Friday, August 11, 2006

Housing market hitting a rough patch

WASHINGTON (AP) -- Aug. 10, 2006 -- The "For Sale" signs are staying out longer. House prices are easing as sellers try to lure in buyers.



The big question now: Will the nation's five-year housing boom turn into a devastating bust that could derail the overall economy?



"We recognize the risk ... and we are watching it very carefully," Federal Reserve Chairman Ben Bernanke told Congress recently.



The Fed's interest rate increases, which have helped push mortgage rates to the highest levels in more than four years, are putting a damper on housing.



The central bank acknowledged that fact Tuesday when it decided against raising a key short-term rate for an 18th time.



Instead, the Fed's policymakers said they believed the "gradual cooling of the housing market" would help slow the economy and allow inflation pressures to moderate.



The Fed's cease-fire on rate hikes came after various reports showed the housing boom is definitely over.



Sales of new homes and existing homes have been falling. And although the median prices are still increasing, the gains have been the smallest in years.



A record level of unsold homes is expected to exert even greater pressure on prices in coming months.



The concern is that the already sizable inventory glut could worsen as millions of Americans with adjustable rate mortgages, taken out when interest rates were at four-decade lows, suddenly find they can't meet new higher monthly payments.



"So far, the correction in housing has been orderly, but there is a significant risk that this orderly correction could become more chaotic," said Mark Zandi, chief economist at Moody's Economy.com.



"The housing market has been driven by euphoric optimism about future house price growth. That could quickly change to dark pessimism and we could see sales and prices fall much more than expected," Zandi said.



The areas considered at greatest risk for falling prices are the once-booming regions of California and Florida, parts of the Mountain West and the Northeast.



Richard Dekaser, chief economist at National City Corp., has done a study with Global Insight that identified 71 metropolitan areas, representing 39 percent of the single-family home market, as extremely overvalued.
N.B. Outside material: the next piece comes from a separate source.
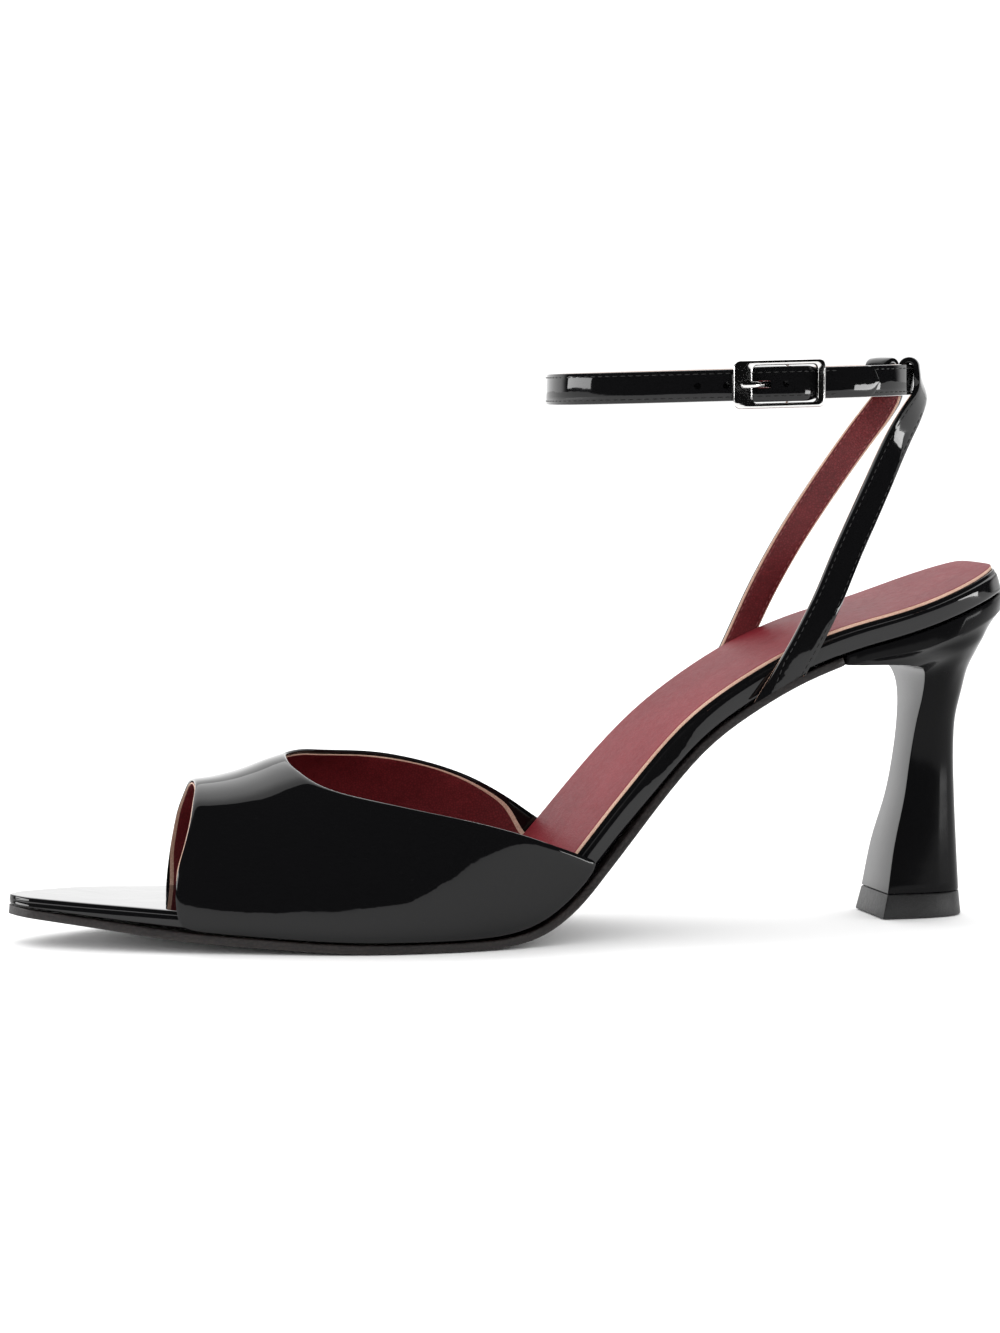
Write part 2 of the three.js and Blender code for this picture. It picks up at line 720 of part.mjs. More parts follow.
function makeLeg(side) {
  const sideOf = (along) => (side > 0 ? outline(along).lateral : -outline(along).medial);
  const away = clearance + legThickness / 2;
  const foot = bedFrame(legStation);
  const reach = strapThickness / 2 + away;
  const angle = degrees(legAttachAngle);
  const ringAt = (height, out) => {
    const { point } = ringPlace(side * angle, height, out);
    return new THREE.Vector3(Math.abs(point.x), point.y, point.z);
  };
  const top = ringAt(-strapWidth / 2 + 0.4, reach + 0.8);
  const bow = side > 0 ? 0 : medialBow;
  const rises = steps(0, 1, 10);
  const climb = rises.map((rise) => {
    const y = mix(foot.y, top.y, legBack(rise)) - bow * Math.sin(Math.PI * rise);
    const sideX = sideOf(alongAt(y)) + away + legEase;
    return new THREE.Vector3(mix(sideX, top.x, legLean(rise)), y, mix(foot.z + clearance, top.z, rise));
  });
  const bend = strapWidth / 2 - 0.2;
  const inner = reach + 0.4;
  const hook = steps(0, 180, 8).map((turn) => {
    const cosine = Math.cos(degrees(turn));
    return ringAt(bend + reach * Math.sin(degrees(turn)), cosine * (cosine > 0 ? reach : inner));
  });
  const tuck = [ringAt(0, -inner), ringAt(-strapWidth / 2, -inner)];
  const path = [...climb, ringAt(0.2, reach + 0.3), ...hook, ...tuck];
  const foldAcross = ringPlace(angle).forward;
  const reachAlong = 0.02;
  const widening = sideOf(legStation + reachAlong) - sideOf(legStation - reachAlong);
  const flare = widening / (2 * reachAlong * shoeLength);
  const soleRun = new THREE.Vector3(flare * foot.upZ, foot.upZ, -foot.upY).normalize();
  const soleOut = new THREE.Vector3(1, -flare, 0).normalize();
  const stations = path.map((point, i) => {
    const run = path[Math.min(i + 1, path.length - 1)].clone().sub(path[Math.max(i - 1, 0)]).normalize();
    const level = new THREE.Vector3().crossVectors(run, soleOut).normalize();
    const turned = i < rises.length ? legTurn(rises[i]) : 1;
    const hint = level.lerp(foldAcross, turned);
    const across = hint.addScaledVector(run, -hint.dot(run)).normalize();
    const out = new THREE.Vector3().crossVectors(across, run);
    if (i > 0) {
      return { point, across, out, width: legWidth, thickness: legThickness };
    }
    const slant = Math.abs(soleRun.dot(across));
    return { point, across: soleRun, out, width: legWidth / slant, thickness: legThickness };
  });
  const mirror = (vector) => new THREE.Vector3(vector.x * side, vector.y, vector.z);
  return toManifold(ribbon(stations.map((stop) => {
    return { ...stop, point: mirror(stop.point), across: mirror(stop.across), out: mirror(stop.out) };
  })));
}

// The legs are joined by a plate inside the ankle strap
function makeBackStraps() {
  const reach = strapThickness / 2 + clearance + legThickness / 2;
  const half = legAttachAngle + 4;
  const plate = toManifold(ribbon(steps(-half, half, 8).map((angle) => {
    const place = ringPlace(degrees(angle), 0, -reach);
    const out = place.out.negate();
    return { point: place.point, across: up, out, width: strapWidth, thickness: legThickness };
  })));
  return fromManifold(makeLeg(1).add(makeLeg(-1)).add(plate));
}

// Materials
const patentBlack = { color: 0x0b0b0c, roughness: 0.08, metalness: 0 };
const soleBlack = { color: 0x1a1716, roughness: 0.5, metalness: 0 };
const tipBlack = { color: 0x232324, roughness: 0.55, metalness: 0 };
const burgundy = { color: 0x8a3f47, roughness: 0.5, metalness: 0 };
const silver = { color: 0xd8d8d8, roughness: 0.12, metalness: 1 };

const shoe = new THREE.Group();
function addPiece(name, geometry, finish) {
  geometry.computeVertexNormals();
  const mesh = new THREE.Mesh(geometry, new THREE.MeshStandardMaterial(finish));
  mesh.name = name;
  shoe.add(mesh);
}

addPiece('outsole', makeOutsole(), soleBlack);
addPiece('platform', makePlatform(), patentBlack);
addPiece('sock', makeSock(), burgundy);
addPiece('upper_vamp', makeVamp(), patentBlack);
addPiece('heel', makeHeel(), patentBlack);
addPiece('heel_tip', makeHeelTip(), tipBlack);
addPiece('back_straps', makeBackStraps(), patentBlack);
addPiece('ankle_strap', makeAnkleStrap(), patentBlack);
addPiece('buckle_frame', makeBuckleFrame(), silver);
addPiece('buckle_prong', makeBuckleProng(), silver);

export default shoe;
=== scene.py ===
import math
import bpy
from mathutils import Matrix, Vector


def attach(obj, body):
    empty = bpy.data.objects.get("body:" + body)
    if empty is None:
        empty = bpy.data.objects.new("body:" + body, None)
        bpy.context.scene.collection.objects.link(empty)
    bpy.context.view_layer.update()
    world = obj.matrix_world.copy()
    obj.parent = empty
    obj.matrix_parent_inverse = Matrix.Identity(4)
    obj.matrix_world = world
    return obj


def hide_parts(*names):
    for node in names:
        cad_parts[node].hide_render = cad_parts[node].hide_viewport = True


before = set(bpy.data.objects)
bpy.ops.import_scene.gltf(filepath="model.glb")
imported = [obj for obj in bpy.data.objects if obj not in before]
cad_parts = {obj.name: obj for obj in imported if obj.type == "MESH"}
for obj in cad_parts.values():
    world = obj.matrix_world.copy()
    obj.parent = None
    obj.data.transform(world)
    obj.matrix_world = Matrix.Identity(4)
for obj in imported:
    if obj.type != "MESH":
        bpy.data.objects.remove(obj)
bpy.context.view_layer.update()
print("frame loaded")

# lengths are in millimetres until a piece is laid out in metres
mm = 0.001
shoe = {"length": 250.0, "seat": 23.5, "rise": 81.2, "spring": 7.0, "ball": 75.0, "heelWidth": 50.0,
        "sole": 2.2, "board": 5.9, "gap": 0.3, "tipLength": 4.5, "seatLength": 30.0,
        "seatRound": 2.3, "ledge": 1.8}


# camera
view = {"place": (0.8709, -0.3235, 0.1312), "aim": (0.0, -0.1064, 0.0643), "lens": 99.28, "sensor": 36.0,
        "far": 50.0}
bpy.ops.object.select_all(action="DESELECT")
bpy.ops.object.camera_add(location=view["place"])
camera = bpy.context.object
camera.name = "camera"
camera.data.lens = view["lens"]
camera.data.sensor_width = view["sensor"]
camera.data.clip_end = view["far"]
camera.rotation_euler = (Vector(view["aim"]) - Vector(view["place"])).to_track_quat("-Z", "Y").to_euler()
bpy.context.scene.camera = camera
bpy.context.scene.view_settings.view_transform = "Standard"
print("camera placed")


# shader maths
class Wire:
    def __init__(self, tree, socket=None):
        self.tree, self.socket = tree, socket

    def node(self, kind, settings, sockets, output=0):
        made = self.tree.nodes.new("ShaderNode" + kind)
        for name, value in settings.items():
            if name == "stops":
                stops = made.color_ramp.elements
                while len(stops) > 1:
                    stops.remove(stops[-1])
                stops[0].position, stops[0].color = value[0]
                for place, colour in value[1:]:
                    stops.new(place).color = colour
            else:
                setattr(made, name, value)
        for name, value in sockets.items():
            if isinstance(value, Wire):
                self.tree.links.new(value.socket, made.inputs[name])
            else:
                made.inputs[name].default_value = value
        return Wire(self.tree, made.outputs[output] if len(made.outputs) else None)

    def maths(self, operation, *values):
        return self.node("Math", {"operation": operation}, dict(enumerate(values)))

    def __add__(self, other):
        return self.maths("ADD", self, other)

    def __radd__(self, other):
        return self.maths("ADD", other, self)

    def __sub__(self, other):
        return self.maths("SUBTRACT", self, other)

    def __rsub__(self, other):
        return self.maths("SUBTRACT", other, self)

    def __mul__(self, other):
        return self.maths("MULTIPLY", self, other)

    def __rmul__(self, other):
        return self.maths("MULTIPLY", other, self)

    def smooth(self, low, high):
        return self.node("MapRange", {"interpolation_type": "SMOOTHSTEP"},
                         {"Value": self, "From Min": low, "From Max": high})

    def blend(self, first, second):
        return self.node("Mix", {"data_type": "RGBA"}, {0: self, 6: first, 7: second}, 2)


def noise(wire, place, scale, detail=2.0):
    return wire.node("TexNoise", {}, {"Vector": place, "Scale": scale, "Detail": detail})


def startFinish(name):
    finish = bpy.data.materials.new(name)
    finish.use_nodes = True
    finish.node_tree.nodes.clear()
    wire = Wire(finish.node_tree)
    return finish, wire, wire.node("TexCoord", {}, {}, 3)


def endFinish(wire, sockets, bumps=()):
    normal = None
    for height, distance, strength in bumps:  # each bump stands on the one before
        inputs = {"Height": height, "Distance": distance, "Strength": strength}
        if normal:
            inputs["Normal"] = normal
        normal = wire.node("Bump", {}, inputs)
    if normal:
        sockets = dict(sockets, Normal=normal)
    shader = wire.node("BsdfPrincipled", {}, sockets)
    wire.node("OutputMaterial", {}, {"Surface": shader})


def patentFinish(name, ripple=0.05, gloss=0.03, specular=0.27, tint=(0.0035, 0.0035, 0.0038, 1)):
    finish, wire, place = startFinish(name)
    wide = noise(wire, place, 42.0, 1.5)
    fine = noise(wire, place, 260.0, 2.0)
    dust = noise(wire, place, 2200.0, 2.0).smooth(0.68, 0.8)
    colour = dust.blend(tint, (0.009, 0.009, 0.0095, 1))
    rough = gloss + 0.03 * noise(wire, place, 30.0).smooth(0.4, 0.8) + 0.05 * dust
    endFinish(wire, {"Base Color": colour, "Roughness": rough, "IOR": 1.5, "Specular IOR Level": specular},
              [(wide, 0.0009 * ripple / 0.05, 0.45), (fine, 0.00008, 0.2)])
    return finish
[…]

Of the top 25 cities on that list, 14 are in California and seven in Florida.



David Lereah, chief economist for the National Association of Realtors, predicts that the sales slowdown is about to bottom-out. He said stubborn homeowners are starting to realize they will need to lower their asking prices to attract buyers.



"We are going from a seller's market to a buyer's market," he said. "It looks like the worst is behind us and sales are starting to level off."



But that process will leave housing sales well below the boom levels of the last few years. Sellers will have to say goodbye to double-digit price gains and some formerly red-hot areas may have to cope with outright price declines.



That could leave sellers and their real estate agents longing for the old days.



"I have seen a number of housing cycles but nothing to compare with the past five years. That was the most robust real estate market that I have experienced, without question," said Miami real estate agent Maurice Veissi, who has been selling homes for 35 years.



Many economists are stopping short of predicting a wholesale bust in the housing market.



"There is no evidence that prices are going to collapse," former Fed Chairman Alan Greenspan said earlier this year.



Still, even a moderate slowdown could have a big impact since housing has been one of the economy's standout performers over the past five years. Low mortgage rates allowed millions of homeowners to refinance and use the savings to go on a shopping spree.



The rising value of homes also boosted consumer spending because it encouraged Americans to spend more. A housing slowdown could have the reverse effect, and consumers already are starting to tighten their belts.



Overall, economic growth slowed to 2.5 percent in the April-June quarter, less than half the 5.6 percent growth rate of the first three months of the year. A fall in residential construction was one of the major contributors to the slowdown.